**Records provided**
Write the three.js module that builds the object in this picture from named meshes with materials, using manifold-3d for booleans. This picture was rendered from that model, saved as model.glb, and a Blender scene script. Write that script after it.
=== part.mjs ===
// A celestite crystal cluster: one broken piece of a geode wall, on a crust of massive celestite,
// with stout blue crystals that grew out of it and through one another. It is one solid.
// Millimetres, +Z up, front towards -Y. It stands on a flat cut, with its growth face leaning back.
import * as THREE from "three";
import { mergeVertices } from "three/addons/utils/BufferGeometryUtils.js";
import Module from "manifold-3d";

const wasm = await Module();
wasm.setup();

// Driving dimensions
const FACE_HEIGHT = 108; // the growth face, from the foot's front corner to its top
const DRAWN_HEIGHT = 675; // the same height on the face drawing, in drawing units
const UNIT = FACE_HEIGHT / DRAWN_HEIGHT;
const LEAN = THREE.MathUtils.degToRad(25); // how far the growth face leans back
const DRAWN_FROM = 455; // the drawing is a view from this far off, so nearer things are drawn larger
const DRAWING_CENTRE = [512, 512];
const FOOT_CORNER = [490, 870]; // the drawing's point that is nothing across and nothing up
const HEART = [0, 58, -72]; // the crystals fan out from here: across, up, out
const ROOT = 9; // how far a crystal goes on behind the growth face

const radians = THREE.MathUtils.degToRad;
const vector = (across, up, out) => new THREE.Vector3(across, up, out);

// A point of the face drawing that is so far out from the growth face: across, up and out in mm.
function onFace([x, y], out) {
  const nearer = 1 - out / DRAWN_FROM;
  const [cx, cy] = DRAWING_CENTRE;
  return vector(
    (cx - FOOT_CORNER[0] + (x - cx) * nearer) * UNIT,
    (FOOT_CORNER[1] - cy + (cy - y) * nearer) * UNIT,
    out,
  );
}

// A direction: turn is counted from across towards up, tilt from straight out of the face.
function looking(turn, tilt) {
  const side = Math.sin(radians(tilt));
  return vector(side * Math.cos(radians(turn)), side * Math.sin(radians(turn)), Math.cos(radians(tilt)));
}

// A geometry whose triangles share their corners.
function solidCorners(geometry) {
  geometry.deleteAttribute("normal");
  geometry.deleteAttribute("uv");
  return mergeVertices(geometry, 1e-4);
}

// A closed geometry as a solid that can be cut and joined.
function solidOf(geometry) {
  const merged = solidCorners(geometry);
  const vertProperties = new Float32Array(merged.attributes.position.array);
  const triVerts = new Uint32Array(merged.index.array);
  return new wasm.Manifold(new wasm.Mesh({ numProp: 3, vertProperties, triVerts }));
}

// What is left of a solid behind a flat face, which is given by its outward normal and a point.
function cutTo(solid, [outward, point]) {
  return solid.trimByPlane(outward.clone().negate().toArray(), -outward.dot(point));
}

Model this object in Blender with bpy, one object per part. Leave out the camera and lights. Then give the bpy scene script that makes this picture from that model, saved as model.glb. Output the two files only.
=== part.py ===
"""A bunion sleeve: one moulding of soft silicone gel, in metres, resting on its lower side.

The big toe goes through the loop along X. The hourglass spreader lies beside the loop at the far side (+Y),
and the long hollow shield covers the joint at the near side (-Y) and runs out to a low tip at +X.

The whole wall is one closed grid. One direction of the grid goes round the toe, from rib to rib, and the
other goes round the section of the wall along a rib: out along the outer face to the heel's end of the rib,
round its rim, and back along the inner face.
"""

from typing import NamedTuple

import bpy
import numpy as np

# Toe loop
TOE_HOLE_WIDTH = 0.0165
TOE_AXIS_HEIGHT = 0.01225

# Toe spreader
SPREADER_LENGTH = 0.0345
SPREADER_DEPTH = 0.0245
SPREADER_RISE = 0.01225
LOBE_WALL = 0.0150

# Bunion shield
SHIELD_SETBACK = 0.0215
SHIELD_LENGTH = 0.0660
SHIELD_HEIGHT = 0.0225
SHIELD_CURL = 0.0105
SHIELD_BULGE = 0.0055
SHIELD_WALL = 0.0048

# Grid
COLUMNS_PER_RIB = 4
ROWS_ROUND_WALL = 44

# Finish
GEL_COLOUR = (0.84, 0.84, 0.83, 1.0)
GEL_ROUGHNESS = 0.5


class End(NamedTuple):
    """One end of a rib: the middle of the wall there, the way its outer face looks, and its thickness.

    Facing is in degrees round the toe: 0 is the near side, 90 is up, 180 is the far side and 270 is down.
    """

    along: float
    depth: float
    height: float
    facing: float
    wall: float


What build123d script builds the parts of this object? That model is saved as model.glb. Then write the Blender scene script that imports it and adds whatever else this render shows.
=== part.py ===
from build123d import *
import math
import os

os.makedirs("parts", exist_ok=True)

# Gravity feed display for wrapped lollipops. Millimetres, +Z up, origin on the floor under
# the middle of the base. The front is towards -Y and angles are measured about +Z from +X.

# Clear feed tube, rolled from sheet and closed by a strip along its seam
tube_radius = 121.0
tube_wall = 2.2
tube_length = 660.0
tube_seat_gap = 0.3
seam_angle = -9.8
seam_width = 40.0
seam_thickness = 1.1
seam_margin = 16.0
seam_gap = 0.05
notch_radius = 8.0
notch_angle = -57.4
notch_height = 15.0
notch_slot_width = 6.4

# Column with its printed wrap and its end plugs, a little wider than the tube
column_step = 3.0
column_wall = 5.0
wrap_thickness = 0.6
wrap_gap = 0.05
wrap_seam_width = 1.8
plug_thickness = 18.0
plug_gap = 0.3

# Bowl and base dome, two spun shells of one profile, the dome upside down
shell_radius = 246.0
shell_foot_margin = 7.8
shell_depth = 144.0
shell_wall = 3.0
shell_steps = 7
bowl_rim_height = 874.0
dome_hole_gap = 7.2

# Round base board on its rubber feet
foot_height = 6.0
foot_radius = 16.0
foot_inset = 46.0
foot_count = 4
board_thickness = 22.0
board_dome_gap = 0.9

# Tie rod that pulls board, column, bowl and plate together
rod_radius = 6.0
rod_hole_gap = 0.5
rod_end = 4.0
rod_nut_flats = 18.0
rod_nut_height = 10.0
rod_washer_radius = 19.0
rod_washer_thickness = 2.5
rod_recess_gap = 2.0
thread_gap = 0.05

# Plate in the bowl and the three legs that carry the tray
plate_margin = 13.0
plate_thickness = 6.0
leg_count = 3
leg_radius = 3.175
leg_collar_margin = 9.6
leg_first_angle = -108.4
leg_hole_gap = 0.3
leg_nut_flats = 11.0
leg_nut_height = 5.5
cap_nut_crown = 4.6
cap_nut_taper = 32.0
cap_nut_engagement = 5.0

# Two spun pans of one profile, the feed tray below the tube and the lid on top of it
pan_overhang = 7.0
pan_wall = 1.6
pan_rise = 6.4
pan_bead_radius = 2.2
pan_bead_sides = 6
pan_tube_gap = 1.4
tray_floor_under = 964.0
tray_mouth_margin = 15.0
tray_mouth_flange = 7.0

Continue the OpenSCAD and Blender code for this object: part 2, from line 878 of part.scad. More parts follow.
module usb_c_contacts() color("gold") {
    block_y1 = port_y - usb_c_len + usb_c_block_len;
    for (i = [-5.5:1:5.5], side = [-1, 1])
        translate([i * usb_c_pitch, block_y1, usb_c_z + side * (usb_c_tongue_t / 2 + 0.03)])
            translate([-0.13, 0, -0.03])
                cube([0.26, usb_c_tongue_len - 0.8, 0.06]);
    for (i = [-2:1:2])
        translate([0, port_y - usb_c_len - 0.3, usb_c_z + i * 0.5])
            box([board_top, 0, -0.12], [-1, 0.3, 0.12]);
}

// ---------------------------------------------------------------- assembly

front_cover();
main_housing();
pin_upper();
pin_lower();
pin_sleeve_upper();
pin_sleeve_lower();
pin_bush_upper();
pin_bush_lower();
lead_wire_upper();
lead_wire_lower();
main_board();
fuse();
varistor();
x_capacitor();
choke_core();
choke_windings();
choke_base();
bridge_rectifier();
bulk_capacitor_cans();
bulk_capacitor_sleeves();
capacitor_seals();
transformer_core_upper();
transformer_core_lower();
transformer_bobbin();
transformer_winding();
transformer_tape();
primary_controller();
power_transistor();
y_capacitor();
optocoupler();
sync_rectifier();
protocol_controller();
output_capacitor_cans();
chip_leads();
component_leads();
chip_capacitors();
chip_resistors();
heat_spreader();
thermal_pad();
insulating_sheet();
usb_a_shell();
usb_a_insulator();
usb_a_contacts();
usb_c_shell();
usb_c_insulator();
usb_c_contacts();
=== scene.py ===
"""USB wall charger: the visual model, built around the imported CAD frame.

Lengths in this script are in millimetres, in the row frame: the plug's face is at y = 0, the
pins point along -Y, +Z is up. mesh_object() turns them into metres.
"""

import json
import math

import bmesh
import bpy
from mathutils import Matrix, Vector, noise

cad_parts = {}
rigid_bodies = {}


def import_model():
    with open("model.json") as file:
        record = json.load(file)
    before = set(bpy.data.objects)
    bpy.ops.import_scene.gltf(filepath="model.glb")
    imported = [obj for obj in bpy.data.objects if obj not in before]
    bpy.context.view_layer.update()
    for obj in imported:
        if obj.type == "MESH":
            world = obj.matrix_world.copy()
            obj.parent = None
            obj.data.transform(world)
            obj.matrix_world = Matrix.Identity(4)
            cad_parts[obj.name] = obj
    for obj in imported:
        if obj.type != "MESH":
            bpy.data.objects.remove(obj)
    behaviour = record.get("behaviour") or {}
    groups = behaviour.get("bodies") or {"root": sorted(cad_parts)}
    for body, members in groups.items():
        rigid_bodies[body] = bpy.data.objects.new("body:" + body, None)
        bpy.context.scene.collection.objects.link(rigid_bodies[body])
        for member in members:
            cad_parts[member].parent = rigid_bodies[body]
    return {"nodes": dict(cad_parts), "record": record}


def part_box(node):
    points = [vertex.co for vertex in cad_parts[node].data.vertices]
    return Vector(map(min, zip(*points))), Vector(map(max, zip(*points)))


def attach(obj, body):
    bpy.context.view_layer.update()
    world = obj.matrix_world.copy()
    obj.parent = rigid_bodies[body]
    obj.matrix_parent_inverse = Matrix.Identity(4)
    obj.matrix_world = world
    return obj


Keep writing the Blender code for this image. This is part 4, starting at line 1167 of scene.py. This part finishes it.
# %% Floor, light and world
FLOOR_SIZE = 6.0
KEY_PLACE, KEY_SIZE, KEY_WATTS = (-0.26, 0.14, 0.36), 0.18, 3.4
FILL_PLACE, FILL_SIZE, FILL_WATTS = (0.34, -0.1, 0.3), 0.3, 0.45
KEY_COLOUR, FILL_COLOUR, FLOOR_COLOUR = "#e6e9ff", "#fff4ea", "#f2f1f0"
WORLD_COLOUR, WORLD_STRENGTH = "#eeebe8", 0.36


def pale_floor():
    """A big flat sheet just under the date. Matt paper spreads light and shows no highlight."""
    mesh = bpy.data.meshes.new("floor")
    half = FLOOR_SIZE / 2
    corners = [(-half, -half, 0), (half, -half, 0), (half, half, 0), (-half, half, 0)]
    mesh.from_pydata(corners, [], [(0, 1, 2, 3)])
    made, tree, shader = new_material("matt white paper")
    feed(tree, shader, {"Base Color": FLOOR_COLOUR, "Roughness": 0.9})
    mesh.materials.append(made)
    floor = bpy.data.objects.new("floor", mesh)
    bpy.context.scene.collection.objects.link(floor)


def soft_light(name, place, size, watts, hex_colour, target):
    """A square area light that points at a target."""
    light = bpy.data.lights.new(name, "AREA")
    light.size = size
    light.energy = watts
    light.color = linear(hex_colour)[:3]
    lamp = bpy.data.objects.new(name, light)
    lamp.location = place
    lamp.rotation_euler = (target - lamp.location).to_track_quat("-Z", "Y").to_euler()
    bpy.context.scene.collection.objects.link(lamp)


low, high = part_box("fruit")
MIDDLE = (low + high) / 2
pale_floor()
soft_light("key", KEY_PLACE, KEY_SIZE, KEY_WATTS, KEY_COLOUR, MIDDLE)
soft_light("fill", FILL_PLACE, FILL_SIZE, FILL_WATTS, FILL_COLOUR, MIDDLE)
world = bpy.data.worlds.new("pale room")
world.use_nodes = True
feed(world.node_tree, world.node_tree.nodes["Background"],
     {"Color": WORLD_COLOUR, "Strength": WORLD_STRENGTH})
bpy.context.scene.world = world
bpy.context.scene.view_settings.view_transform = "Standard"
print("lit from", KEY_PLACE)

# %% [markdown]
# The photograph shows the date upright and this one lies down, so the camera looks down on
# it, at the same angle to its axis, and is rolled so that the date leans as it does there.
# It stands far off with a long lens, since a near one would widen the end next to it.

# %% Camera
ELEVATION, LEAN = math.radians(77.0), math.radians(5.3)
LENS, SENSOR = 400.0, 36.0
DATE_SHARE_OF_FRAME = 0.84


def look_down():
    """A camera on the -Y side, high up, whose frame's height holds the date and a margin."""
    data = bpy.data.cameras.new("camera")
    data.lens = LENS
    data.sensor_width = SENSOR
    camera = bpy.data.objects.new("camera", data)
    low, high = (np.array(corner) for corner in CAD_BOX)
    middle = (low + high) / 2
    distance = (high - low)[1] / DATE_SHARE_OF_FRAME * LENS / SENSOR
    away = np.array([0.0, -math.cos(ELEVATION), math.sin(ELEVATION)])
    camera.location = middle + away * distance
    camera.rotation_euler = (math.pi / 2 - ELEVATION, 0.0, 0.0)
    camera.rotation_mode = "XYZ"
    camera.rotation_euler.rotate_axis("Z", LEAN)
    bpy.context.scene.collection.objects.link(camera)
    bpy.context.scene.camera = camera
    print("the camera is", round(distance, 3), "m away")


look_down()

**Written request**
Reproduce each line of the material containing the word "None".

**Full output**
            obj.parent = None
        rigid_bodies[body] = bpy.data.objects.new("body:" + body, None)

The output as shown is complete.